Under an approved program, an employee is eligible for “short-time” unemployment benefits if:

  • The employee’s weekly work hours are reduced at least 10 percent from normal full-time hours;
  • The employee would be eligible for regular unemployment benefits during the week if the employee was entirely unemployed; and
  • The employee is available to work normal full-time hours.

Short-time weekly benefits paid to an eligible individual would be equal to the individual’s weekly benefit rate multiplied by the percentage of reduction of his wages for the week.

The benefits are limited to 26 weeks during a benefit year, but the weeks may be nonconsecutive. No person may receive both short-time benefits and regular unemployment benefits during the same week.

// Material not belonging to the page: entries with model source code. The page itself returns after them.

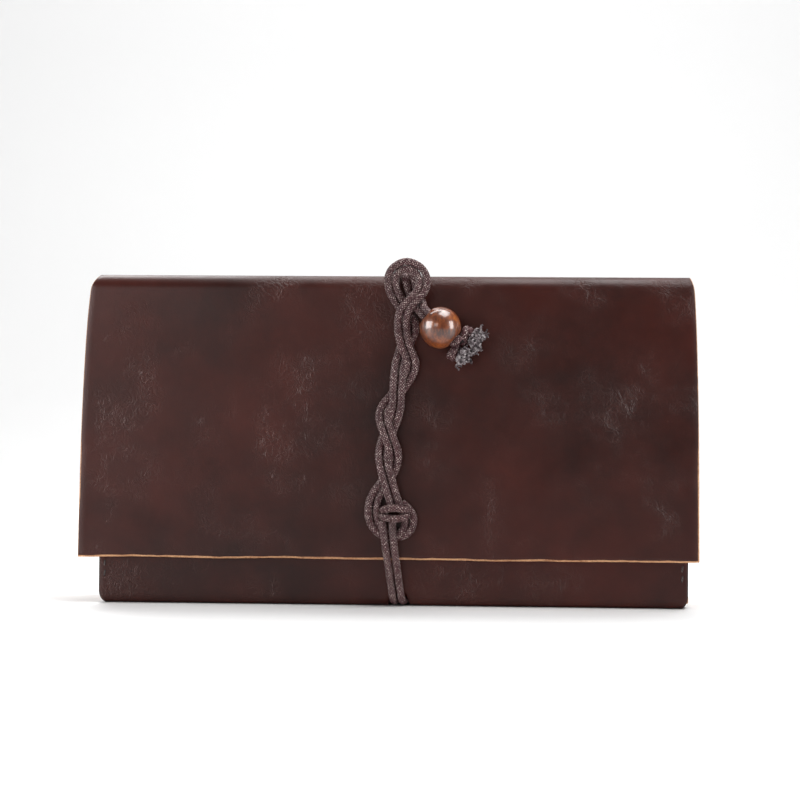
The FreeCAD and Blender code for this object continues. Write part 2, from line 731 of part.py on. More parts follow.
# The front cord: two strands rise from the hitch, arch over the top edge, and come back down,
# twisted with themselves. A row is x, z, height above the flap, and which way the strands part.
up, down = 180, 0
loopRoute = [
    (2.9, 32.3, 3.0, up),
    (0.2, 41.0, 4.0, up),
    (-1.8, 48.4, 2.7, up),
    (0.0, 55.2, 1.4, up),
    (2.9, 62.3, 2.7, up),
    (3.1, 69.4, 4.0, up),
    (3.5, 77.1, 2.7, up),
    (5.2, 83.5, 1.4, up),
    (8.2, 89.7, 2.5, up),
    (4.8, 95.8, 1.4, up),
    (1.0, 101.6, 2.4, up),
    (1.0, 107.4, 3.0, 150),
    (5.8, 110.2, 3.4, 90),
    (10.8, 107.4, 3.4, 30),
    (11.4, 101.4, 4.6, down),
    (5.0, 95.5, 5.8, down),
    (4.2, 89.7, 3.6, down),
    (5.5, 83.5, 4.0, down),
    (8.4, 77.4, 2.7, down),
    (4.2, 70.0, 1.4, down),
    (-2.3, 62.6, 2.7, down),
    (0.3, 55.2, 4.0, down),
    (2.9, 48.4, 2.7, down),
    (0.3, 41.0, 1.4, down),
    (-4.6, 34.6, 2.0, down),
    (-4.6, 26.6, 1.8, down),
    (1.0, 21.6, 1.4, down),
    (7.0, 24.0, 1.8, down),
    (7.6, 30.6, 2.0, down),
    (3.6, 33.4, 1.6, down),
]
for name, part in (("outer", 1), ("inner", -1)):
    points = []
    for x, z, above, way in loopRoute:
        turn = math.radians(way)
        points.append((x + part * spread * math.cos(turn), flapY(z, above),
                       z + part * spread * math.sin(turn)))
    cord(f"loop_strand_{name}", points)

for name, k in (("left", -1), ("right", 1)):
    cord(
        f"rising_cord_{name}",
        [
            (2.6 + k * spread, -backY, hingeZ + joinGap),
            (1.9 + k * spread, flapY(14, lift), 14),
            (0.9 + k * spread, flapY(21, lift + 2.7), 21),
            (0.3 + k * 1.6, flapY(27.5, lift + 1.8), 27.5),
        ],
    )


def band(name, low, high, z, above, bow):
    """One turn of the hitch across the front of the cord."""
    cord(name, [(low, flapY(z, above), z), ((low + high) / 2, flapY(z, above + 0.5), z + bow),
                (high, flapY(z, above), z)])


band("hitch_turn_upper", -1.0, 6.2, 31.5, 4.6, 0.5)
band("hitch_turn_lower", -1.2, 6.4, 28.9, 4.6, -0.5)

# ---- check and write ----

doc.recompute()
for thing in doc.Objects:
    if {"Invalid", "Error"} & set(thing.State):
        raise SystemExit(f"{thing.Name} failed: {thing.State}")
os.makedirs("parts", exist_ok=True)
names = [piece.Label for piece in subParts]
if len(set(names)) != len(names):
    raise SystemExit("two sub-parts share a name")
for piece in subParts:
    shape = piece.Shape
    if shape.isNull() or not shape.isValid() or shape.Volume <= 0:
        raise SystemExit(f"{piece.Label} has no valid shape")
    shape.exportStep(f"parts/{piece.Label}.step")
    box = shape.BoundBox
    print(f"{piece.Label}: {shape.Volume:.1f} mm3, x {box.XMin:.1f} {box.XMax:.1f}, "
          f"y {box.YMin:.1f} {box.YMax:.1f}, z {box.ZMin:.1f} {box.ZMax:.1f}")
print(len(subParts), "sub-parts")
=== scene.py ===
import math
import random

import bmesh
import bpy
from mathutils import Matrix, Vector, noise


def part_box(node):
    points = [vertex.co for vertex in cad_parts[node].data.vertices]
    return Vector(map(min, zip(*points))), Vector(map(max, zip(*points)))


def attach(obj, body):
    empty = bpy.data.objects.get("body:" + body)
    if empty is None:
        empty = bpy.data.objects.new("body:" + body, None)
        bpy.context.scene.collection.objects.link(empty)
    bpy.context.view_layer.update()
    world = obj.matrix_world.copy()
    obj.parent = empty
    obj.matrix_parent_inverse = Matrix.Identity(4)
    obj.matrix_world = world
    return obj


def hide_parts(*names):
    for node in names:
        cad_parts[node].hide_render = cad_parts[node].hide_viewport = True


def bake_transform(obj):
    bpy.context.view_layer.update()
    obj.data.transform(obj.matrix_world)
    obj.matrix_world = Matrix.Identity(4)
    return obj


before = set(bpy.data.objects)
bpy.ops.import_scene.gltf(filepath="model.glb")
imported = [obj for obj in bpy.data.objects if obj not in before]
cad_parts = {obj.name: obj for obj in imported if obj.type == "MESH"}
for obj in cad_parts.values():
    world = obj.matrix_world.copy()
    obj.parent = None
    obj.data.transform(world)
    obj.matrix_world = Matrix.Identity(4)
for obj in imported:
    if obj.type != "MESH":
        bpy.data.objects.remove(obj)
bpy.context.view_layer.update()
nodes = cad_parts
mm = 0.001
random.seed(7)
print("frame loaded,", len(nodes), "nodes")

# Every size below is in millimetres, in the wallet's own frame: X along it, the flap on the -Y side.


def boxOf(name):
    low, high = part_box(name)
    return low / mm, high / mm


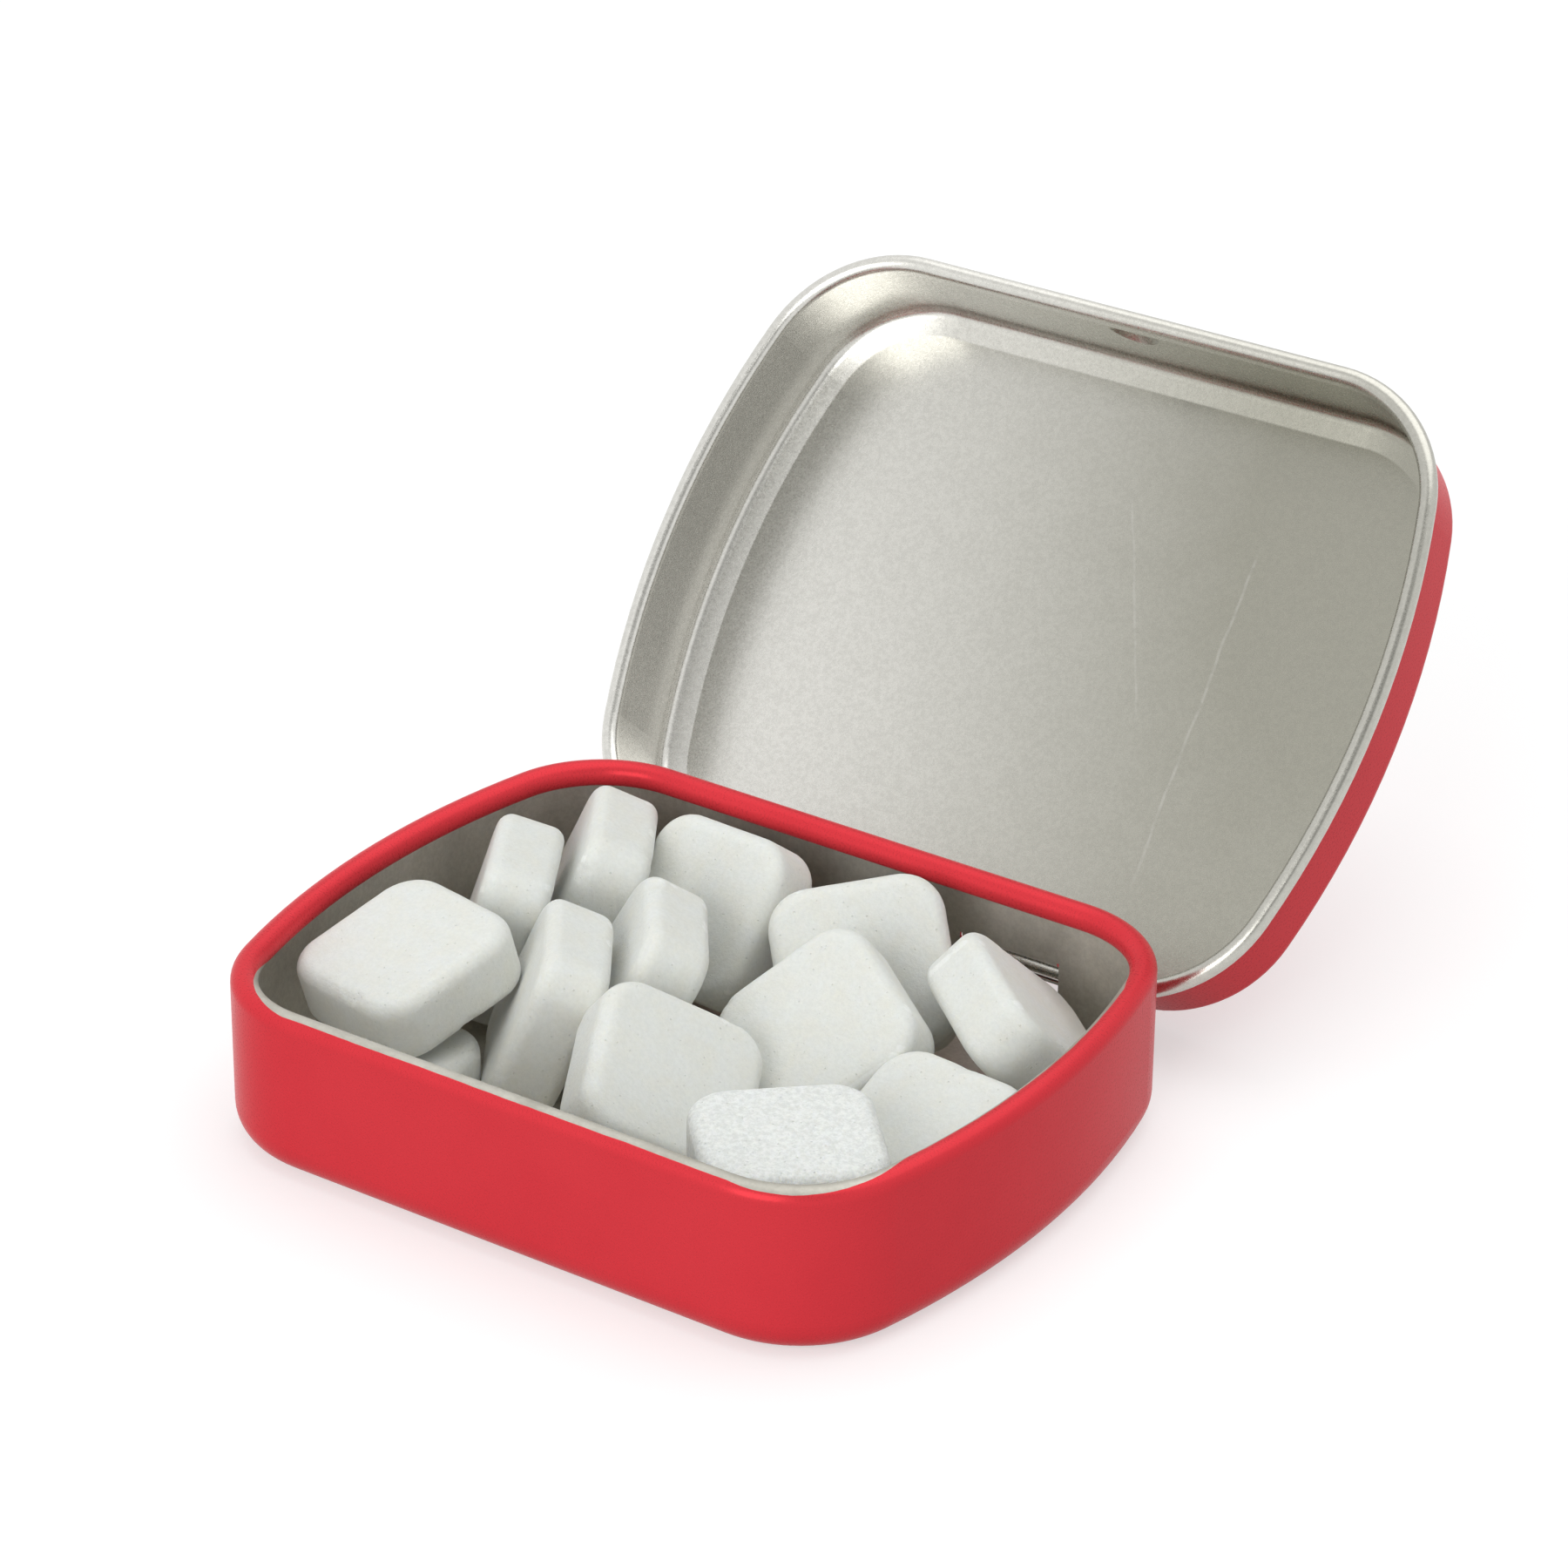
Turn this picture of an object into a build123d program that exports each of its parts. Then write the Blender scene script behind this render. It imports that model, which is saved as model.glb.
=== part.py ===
"""Hinged mint tin standing open, with its mints loose in the tray.

Millimetres. +Z is up, +Y runs back to the hinge, +X runs to the right along it.
The origin is the centre of the tray's underside.
"""
from build123d import *
from itertools import combinations
from math import asin, degrees, radians, sqrt
import os

import numpy as np

os.makedirs("parts", exist_ok=True)

# Tinplate that the tray and the lid are pressed from
sheet = 0.2

# Tray, measured on its outside face
tray_half_width = 28.7
tray_half_depth = 22.7
tray_height = 12.5
corner_radius = 9.3
side_bow_radius = 64.0
foot_radius = 2.5
rim_curl_radius = 0.95
rim_curl_turn = 300.0

# Lid: how it sits over the tray when it is closed
lid_side_gap = 0.3
lid_set_forward = 0.15
lid_rim_gap = 0.3
lid_corner_radius = 1.1
shoulder_width = 2.1
shoulder_rise = 0.5
crease_radius = 0.7
bead_radius = 0.65
bead_turn = 300.0
open_angle = 132.0

# Thumb dimple in the middle of the lid's front
dimple_width = 4.5
dimple_depth = 0.9

# Hinge: two tongues lanced from the tray's back wall and curled over the lid's bead
hinge_height = 5.5
tongue_spacing = 22.4
tongue_width = 7.9
tongue_bend_radius = 0.3
curl_gap = 0.15
curl_offset_back = 0.06
curl_drop = 0.08
curl_turn = 190.0
lance_gap = 0.15
slot_side_gap = 0.3
slot_height = 1.05
cut_margin = 0.05

# Mints: as wide as the tray is high, or narrower where a smaller tray leaves less room for the heap
mint_of_width_share = 0.44
mint_of_depth_share = 0.555
mint_thickness_share = 0.4
mint_corner_share = 0.24
mint_edge_share = 0.096
mint_gap = 0.08
mint_plan_room = min(mint_of_width_share * tray_half_width, mint_of_depth_share * tray_half_depth)
mint_width = min(tray_height, mint_plan_room)
mint_thickness = mint_thickness_share * mint_width
mint_corner_radius = mint_corner_share * mint_width
mint_edge_radius = mint_edge_share * mint_width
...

The combined total of regular and short-time unemployment benefits for an employee during a benefit year is limited to the maximum amount of regular unemployment benefits allowed.

All short-time benefits are charged to the account of the employer that provides the shared work program.

The bill requires the Commissioner of Labor and Workforce Development, three years after the effective date of this bill, to submit a report to the Legislature assessing the implementation of the bill’s provisions and their impact on the State Unemployment Compensation Fund, evaluating the effectiveness of shared work programs approved by the division and making any recommendations for appropriate legislative or administrative action necessary to further the purposes of this bill.

The bill will be referred back to the Senate for more consideration.

The multimedia package consists of a video of Assemblyman Moriarty discussing his legislation and audio and a transcript of same.

The video can be accessed directly via our website — — or by clicking here.

The audio file is available upon request.

A transcript of comments from Assemblyman Moriarty is appended below:

Assemblyman Paul D. Moriarty (D-Gloucester):
“This bill gives employers an option to avoid layoffs. So, instead of laying off people because work is slow, instead, you could reduce their hours and they could collect partial unemployment.

“I don’t think that this would really put a strain on the unemployment insurance fund because, let’s say you were going to lay off ten people out of a staff of 100, well those people would be collecting full unemployment. If you’re reducing everyone’s work by 10 percent and then those people are eligible to collect — but only a portion — it probably works out to be the exact same amount of money, so it should be a wash.

“This is not a radical new idea. Twenty-two other states actually have something similar to this work-share program. And, according to the Wall Street Journal, the State of Rhode Island last year avoided 10,000 layoffs by using this type of legislation.

“So, you know, as far as an employer goes, I think that they would find this beneficial because you don’t have to lay anybody off, you just reduce hours, and then when business picks up, you can go back to regular hours — you don’t have to retrain new people for the jobs that would have been eliminated under the other option.”